• Available data
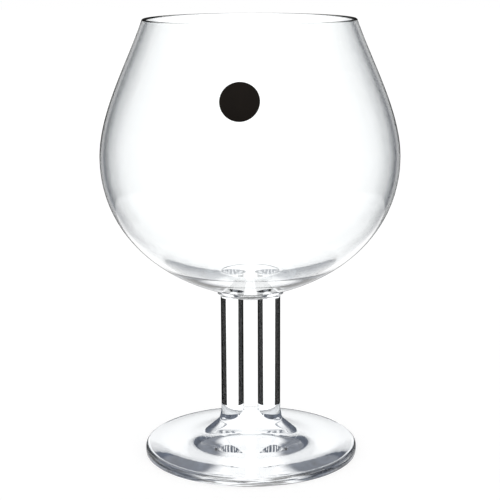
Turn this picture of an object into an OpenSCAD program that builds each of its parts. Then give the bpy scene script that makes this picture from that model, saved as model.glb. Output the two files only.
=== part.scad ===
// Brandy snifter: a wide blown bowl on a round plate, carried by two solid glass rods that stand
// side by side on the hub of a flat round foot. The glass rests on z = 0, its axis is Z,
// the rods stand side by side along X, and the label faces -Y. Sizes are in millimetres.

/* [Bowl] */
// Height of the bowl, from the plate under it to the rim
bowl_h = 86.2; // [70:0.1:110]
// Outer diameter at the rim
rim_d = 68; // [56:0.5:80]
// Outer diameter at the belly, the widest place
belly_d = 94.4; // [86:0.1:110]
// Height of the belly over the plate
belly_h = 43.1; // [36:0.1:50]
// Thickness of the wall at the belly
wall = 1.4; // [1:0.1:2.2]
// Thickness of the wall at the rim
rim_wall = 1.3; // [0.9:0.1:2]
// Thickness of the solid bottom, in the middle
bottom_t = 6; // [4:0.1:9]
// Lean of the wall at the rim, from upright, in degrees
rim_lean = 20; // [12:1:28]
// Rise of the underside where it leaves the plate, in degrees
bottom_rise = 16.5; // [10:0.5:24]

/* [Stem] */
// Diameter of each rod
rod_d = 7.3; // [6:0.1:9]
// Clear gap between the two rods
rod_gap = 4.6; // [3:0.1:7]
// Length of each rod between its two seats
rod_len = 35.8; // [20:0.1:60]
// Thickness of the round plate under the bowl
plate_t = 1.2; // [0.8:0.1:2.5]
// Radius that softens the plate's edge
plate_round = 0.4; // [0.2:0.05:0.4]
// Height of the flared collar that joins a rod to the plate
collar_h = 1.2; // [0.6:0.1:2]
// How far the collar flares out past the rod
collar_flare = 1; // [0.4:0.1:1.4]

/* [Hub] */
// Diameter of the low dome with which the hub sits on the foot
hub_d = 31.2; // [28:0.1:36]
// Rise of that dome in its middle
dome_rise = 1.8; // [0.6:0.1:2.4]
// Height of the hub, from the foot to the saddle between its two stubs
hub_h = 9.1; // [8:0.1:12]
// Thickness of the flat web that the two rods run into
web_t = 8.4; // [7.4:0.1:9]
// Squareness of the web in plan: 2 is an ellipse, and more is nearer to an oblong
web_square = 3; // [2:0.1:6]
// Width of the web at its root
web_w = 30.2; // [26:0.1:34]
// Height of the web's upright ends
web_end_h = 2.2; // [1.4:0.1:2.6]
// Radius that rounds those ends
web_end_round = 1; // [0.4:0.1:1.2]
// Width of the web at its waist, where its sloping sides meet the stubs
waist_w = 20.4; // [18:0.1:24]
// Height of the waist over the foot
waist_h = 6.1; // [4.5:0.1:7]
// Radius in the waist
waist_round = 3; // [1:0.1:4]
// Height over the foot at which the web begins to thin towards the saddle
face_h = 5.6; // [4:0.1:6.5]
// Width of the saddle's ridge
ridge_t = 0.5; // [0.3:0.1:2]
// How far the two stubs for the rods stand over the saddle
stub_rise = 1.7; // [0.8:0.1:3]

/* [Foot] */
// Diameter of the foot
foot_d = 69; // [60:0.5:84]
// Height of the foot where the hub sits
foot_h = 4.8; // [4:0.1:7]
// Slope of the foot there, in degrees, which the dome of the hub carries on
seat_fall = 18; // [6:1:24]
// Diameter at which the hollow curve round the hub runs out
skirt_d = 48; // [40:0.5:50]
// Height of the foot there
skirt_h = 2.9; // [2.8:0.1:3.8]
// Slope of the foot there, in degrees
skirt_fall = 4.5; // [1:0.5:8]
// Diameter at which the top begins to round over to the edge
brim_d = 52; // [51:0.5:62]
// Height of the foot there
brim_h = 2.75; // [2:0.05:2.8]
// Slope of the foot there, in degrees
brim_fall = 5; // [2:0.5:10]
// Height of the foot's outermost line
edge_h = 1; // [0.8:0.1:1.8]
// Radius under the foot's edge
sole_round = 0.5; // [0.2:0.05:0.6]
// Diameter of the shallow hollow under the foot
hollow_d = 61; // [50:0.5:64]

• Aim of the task
Output the lines above verbatim and in full.

• Written response
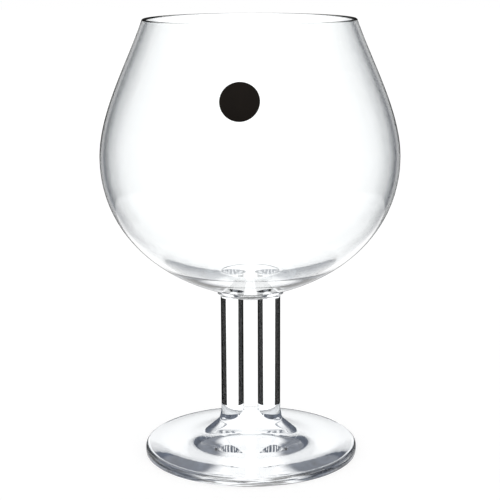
Turn this picture of an object into an OpenSCAD program that builds each of its parts. Then give the bpy scene script that makes this picture from that model, saved as model.glb. Output the two files only.
=== part.scad ===
// Brandy snifter: a wide blown bowl on a round plate, carried by two solid glass rods that stand
// side by side on the hub of a flat round foot. The glass rests on z = 0, its axis is Z,
// the rods stand side by side along X, and the label faces -Y. Sizes are in millimetres.

/* [Bowl] */
// Height of the bowl, from the plate under it to the rim
bowl_h = 86.2; // [70:0.1:110]
// Outer diameter at the rim
rim_d = 68; // [56:0.5:80]
// Outer diameter at the belly, the widest place
belly_d = 94.4; // [86:0.1:110]
// Height of the belly over the plate
belly_h = 43.1; // [36:0.1:50]
// Thickness of the wall at the belly
wall = 1.4; // [1:0.1:2.2]
// Thickness of the wall at the rim
rim_wall = 1.3; // [0.9:0.1:2]
// Thickness of the solid bottom, in the middle
bottom_t = 6; // [4:0.1:9]
// Lean of the wall at the rim, from upright, in degrees
rim_lean = 20; // [12:1:28]
// Rise of the underside where it leaves the plate, in degrees
bottom_rise = 16.5; // [10:0.5:24]

/* [Stem] */
// Diameter of each rod
rod_d = 7.3; // [6:0.1:9]
// Clear gap between the two rods
rod_gap = 4.6; // [3:0.1:7]
// Length of each rod between its two seats
rod_len = 35.8; // [20:0.1:60]
// Thickness of the round plate under the bowl
plate_t = 1.2; // [0.8:0.1:2.5]
// Radius that softens the plate's edge
plate_round = 0.4; // [0.2:0.05:0.4]
// Height of the flared collar that joins a rod to the plate
collar_h = 1.2; // [0.6:0.1:2]
// How far the collar flares out past the rod
collar_flare = 1; // [0.4:0.1:1.4]

/* [Hub] */
// Diameter of the low dome with which the hub sits on the foot
hub_d = 31.2; // [28:0.1:36]
// Rise of that dome in its middle
dome_rise = 1.8; // [0.6:0.1:2.4]
// Height of the hub, from the foot to the saddle between its two stubs
hub_h = 9.1; // [8:0.1:12]
// Thickness of the flat web that the two rods run into
web_t = 8.4; // [7.4:0.1:9]
// Squareness of the web in plan: 2 is an ellipse, and more is nearer to an oblong
web_square = 3; // [2:0.1:6]
// Width of the web at its root
web_w = 30.2; // [26:0.1:34]
// Height of the web's upright ends
web_end_h = 2.2; // [1.4:0.1:2.6]
// Radius that rounds those ends
web_end_round = 1; // [0.4:0.1:1.2]
// Width of the web at its waist, where its sloping sides meet the stubs
waist_w = 20.4; // [18:0.1:24]
// Height of the waist over the foot
waist_h = 6.1; // [4.5:0.1:7]
// Radius in the waist
waist_round = 3; // [1:0.1:4]
// Height over the foot at which the web begins to thin towards the saddle
face_h = 5.6; // [4:0.1:6.5]
// Width of the saddle's ridge
ridge_t = 0.5; // [0.3:0.1:2]
// How far the two stubs for the rods stand over the saddle
stub_rise = 1.7; // [0.8:0.1:3]

/* [Foot] */
// Diameter of the foot
foot_d = 69; // [60:0.5:84]
// Height of the foot where the hub sits
foot_h = 4.8; // [4:0.1:7]
// Slope of the foot there, in degrees, which the dome of the hub carries on
seat_fall = 18; // [6:1:24]
// Diameter at which the hollow curve round the hub runs out
skirt_d = 48; // [40:0.5:50]
// Height of the foot there
skirt_h = 2.9; // [2.8:0.1:3.8]
// Slope of the foot there, in degrees
skirt_fall = 4.5; // [1:0.5:8]
// Diameter at which the top begins to round over to the edge
brim_d = 52; // [51:0.5:62]
// Height of the foot there
brim_h = 2.75; // [2:0.05:2.8]
// Slope of the foot there, in degrees
brim_fall = 5; // [2:0.5:10]
// Height of the foot's outermost line
edge_h = 1; // [0.8:0.1:1.8]
// Radius under the foot's edge
sole_round = 0.5; // [0.2:0.05:0.6]
// Diameter of the shallow hollow under the foot
hollow_d = 61; // [50:0.5:64]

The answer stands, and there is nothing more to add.